Coupling fast variable selection methods to neural network-based classifiers: Application to multisensor systems

Abstract

We address the problem of variable selection within the pattern recognition engine of multisensor systems. This problem arises when there is high dimensionality in the data used for training (e.g. because a high number of sensors are used, or because many features are extracted from the response of each sensor, or both). Different variable selection techniques (including deterministic and stochastic methods) have been coupled with neural network-based classifiers. The usefulness of each technique implemented is benchmarked by evaluating its performance in terms of three objective parameters: the success rate in classification, the dimensionality of the final set of variables used for training and the time needed to complete the variable selection procedure.
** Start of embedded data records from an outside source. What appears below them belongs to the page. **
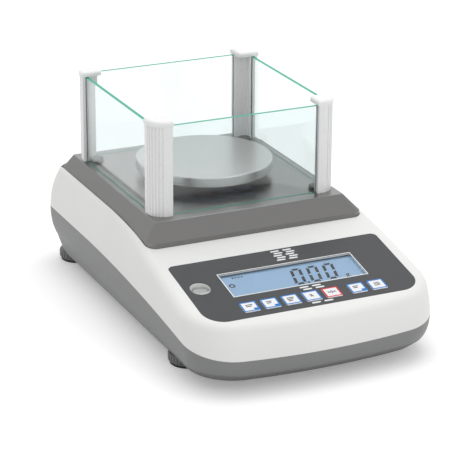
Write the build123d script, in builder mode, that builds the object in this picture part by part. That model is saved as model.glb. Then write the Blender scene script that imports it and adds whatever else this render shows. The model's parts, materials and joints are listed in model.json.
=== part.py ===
from build123d import *
import os
from math import atan2, cos, pi, radians, sin, sqrt, tan

# Precision balance with an open-topped glass draft shield.
# Millimetres, +Z up, the display panel faces -Y, origin on the bench under the middle of the housing.

os.makedirs("parts", exist_ok=True)

# Housing, seen from above
housing_width = 210.0
housing_depth = 338.0
front_corner_radius = 37.0
back_corner_radius = 17.0
front_bow = 9.5
housing_wall = 2.5
crown_radius = 9.0

# Housing, levels of the bulged flanks with how far each is tucked in
underside_height = 9.3
sole_tuck = 8.4
edge_height = 19.5
edge_rise = 1.8
edge_side_tuck = 4.2
edge_front_tuck = 3.0
flank_height = 31.0
flank_rise = 1.0
flank_side_tuck = 1.2
flank_front_tuck = 0.2
waist_height = 48.0
waist_front_tuck = 6.5
shoulder_height = 66.0
shoulder_side_tuck = 1.6
shoulder_front_tuck = 18.0
neck_height = 82.0
neck_side_tuck = 7.2
neck_front_tuck = 30.0
neck_back_tuck = 4.6
crest_height = 96.0
crest_side_tuck = 13.0
crest_front_tuck = 42.0
crest_back_tuck = 8.5

# Housing, top surface: level at the back, sloping panel at the front
top_height = 86.3
panel_tilt = 11.54
panel_break_inset = 32.0
panel_blend = 42.0

# Parting line between the two mouldings: level at the back, falling in an arc to the front
parting_height = 49.5
parting_level_inset = 89.0
parting_arc_radius = 1450.0
tongue_height = 2.2
tongue_thickness = 1.1
tongue_clearance = 0.15

# Steel deck cover
deck_height = 93.3
deck_side_inset = 21.95
deck_back_inset = 13.8
deck_depth = 182.4
deck_corner_radius = 2.0
lip_corner_radius = 8.0
flare_front = 13.5
flare_side = 11.5
flare_back = 5.5
flare_drop = 12.6
lip_drop = 4.8
cover_sheet = 0.8
cover_bend_radius = 1.1
well_clearance = 0.4
well_floor_gap = 0.8
well_floor = 2.4
spindle_hole_radius = 15.0
well_hole_radius = 22.0

# Draft shield
glass_thickness = 3.0
glass_side_inset = 5.95
glass_front_inset = 12.9
glass_back_inset = 9.2
glass_height = 74.0
glass_lift = 0.1
glass_fit = 0.15
glass_end_gap = 0.3
post_size = 17.3
post_outset = 4.3
post_height = 74.7
post_corner_radius = 13.0
post_leg = 7.5
post_slot_end = 11.3
post_notch_radius = 4.0
post_edge_radius = 0.6
flute_count = 6
flute_radius = 0.8
cap_overhang = 0.7
cap_height = 4.4
cap_crown = 2.6
cap_inner_radius = 4.0
post_screw_inset = 6.5
post_screw_radius = 1.5
post_screw_length = 14.0
post_screw_head_radius = 2.8
post_screw_head = 1.8
screw_clearance = 0.15

# Cover retaining knobs
knob_side_inset = 14.95
knob_front_inset = 21.9
knob_back_inset = 24.2
knob_radius = 5.5
knob_height = 3.0
knob_edge_radius = 0.75
knob_shank_radius = 2.0
knob_shank_length = 12.0
knob_boss_radius = 4.6

# Weighing pan and its carrier
pan_forward = 0.8
pan_radius = 56.0
pan_top = 109.7
pan_sheet = 1.0
pan_rim = 8.2
pan_edge_radius = 1.2
pan_ring_radius = 9.0
pan_ring_wall = 2.0
pan_ring_depth = 4.0
pan_ring_clearance = 0.4
spider_hub_radius = 12.0
spider_arm_reach = 42.0
spider_arm_width = 10.0
spider_thickness = 3.0
spider_bottom = 100.5
spider_boss_gap = 0.4
spider_pad_radius = 5.0
spider_pad_post = 2.7
pan_pad_height = 2.3
pan_pad_radius = 4.0
spindle_radius = 5.0
spindle_flange_radius = 9.0
spindle_flange = 2.0
carrier_bottom = 64.0
carrier_thickness = 6.0
carrier_width = 30.0
weigh_gap = 0.7

# Load cell
cell_length = 130.0
cell_width = 30.0
cell_height = 22.0
cell_bottom = 36.0
cell_bore_radius = 8.0
cell_bore_spacing = 28.0
cell_web_slot = 5.0
cell_end_block = 30.0
cell_mount_width = 40.0
cell_mount_length = 34.0
cell_mount_rib = 4.0
cell_screw_radius = 3.0
cell_screw_spacing = 15.0
cell_screw_head_radius = 5.0
cell_screw_head = 5.0
stop_post_radius = 6.0
stop_screw_radius = 3.0
stop_post_height = 17.0
stop_gap = 0.6

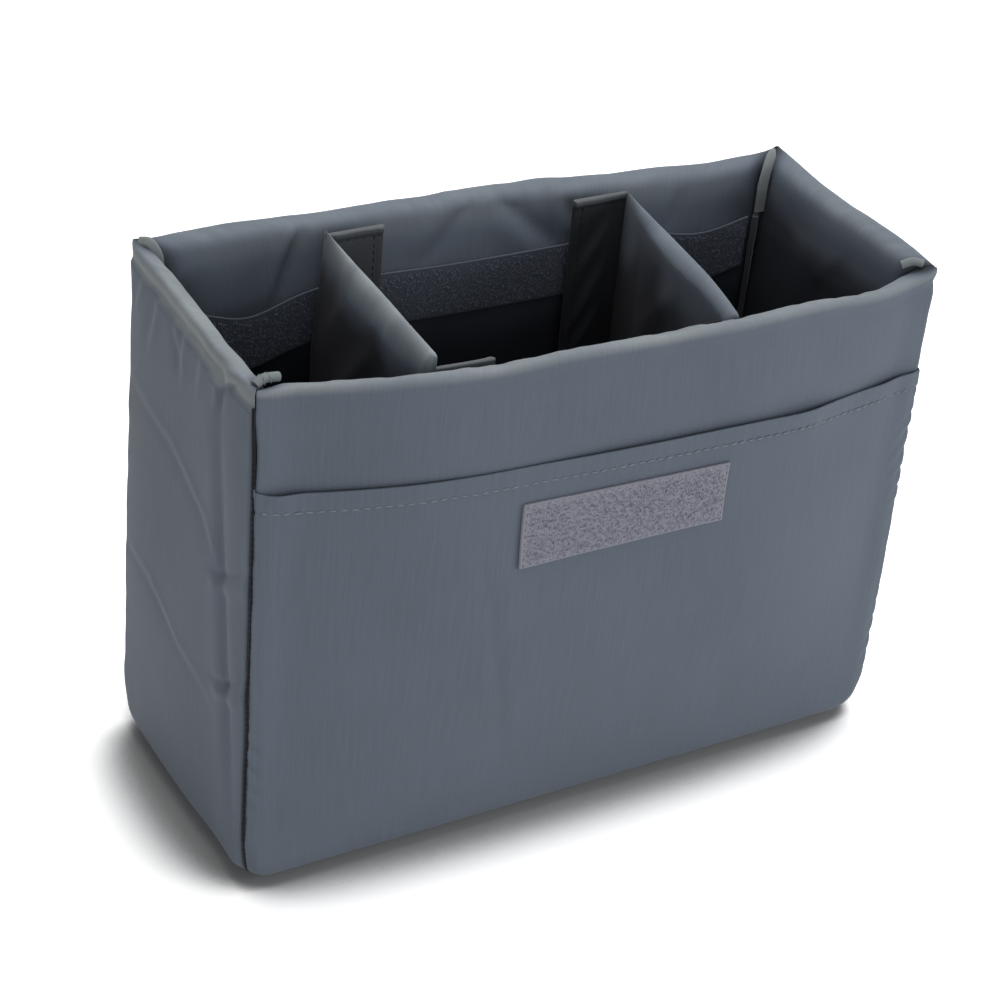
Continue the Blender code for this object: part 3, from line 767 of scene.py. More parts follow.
def near_rim(t, outside, inside):
    """1 on the rim, easing to 0 so far below it on the wall's outside and inside."""
    rising = smooth_step(RIM_START - outside, RIM_START, t)
    return rising * (1 - smooth_step(INNER_START, INNER_START + inside, t))


def wall_points(side, end, share, t, relief, lift=0.0):
    """Points of a wall's cloth. share runs from -1 to 1 along the wall and relief stands outwards.

    side is -1 for the front and 1 for the back wall. For an end wall side is 0, and end is its sign.
    """
    inset, z, normal_in, normal_up = wall_section(t)
    inset = inset + relief * normal_in - rim_narrowing(t)
    z = z + relief * normal_up + lift
    if side == 0:
        x = end * (WIDTH / 2 - inset)
        y = share * (HALF_DEPTH - inset - SEAM_GAP)
    else:
        x = share * (WIDTH / 2 - inset - SEAM_GAP)
        y = side * (HALF_DEPTH - inset)
        if side < 0:
            y = y - FRONT_BOW * bow_share(x) * z / HEIGHT
    return shape_box(np.stack(np.broadcast_arrays(x, y, z), -1))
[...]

The database consisted of 96 measurements of ammonia, acetone and o-xylene vapours and their binary mixtures gathered using a metal oxide gas sensor array. Each measurement was described by 120 variables (12 sensors and 10 parameters each). A new strategy for variable selection, which is based on a two-step approach, is introduced that leads to the building of parsimonious classification models based on either the fuzzy ARTMAP or the probabilistic neural networks. For example, a 91.66% success rate in the simultaneous identification and quantification of the species and their mixtures was obtained using nine input variables only (out of the 120 available). This process of variable selection was conducted in two-step, i.e. a coarse selection based on a variance criterion followed by a simulated annealing process. This two-step variable selection took about 10 min to complete in a Pentium 4 PC platform.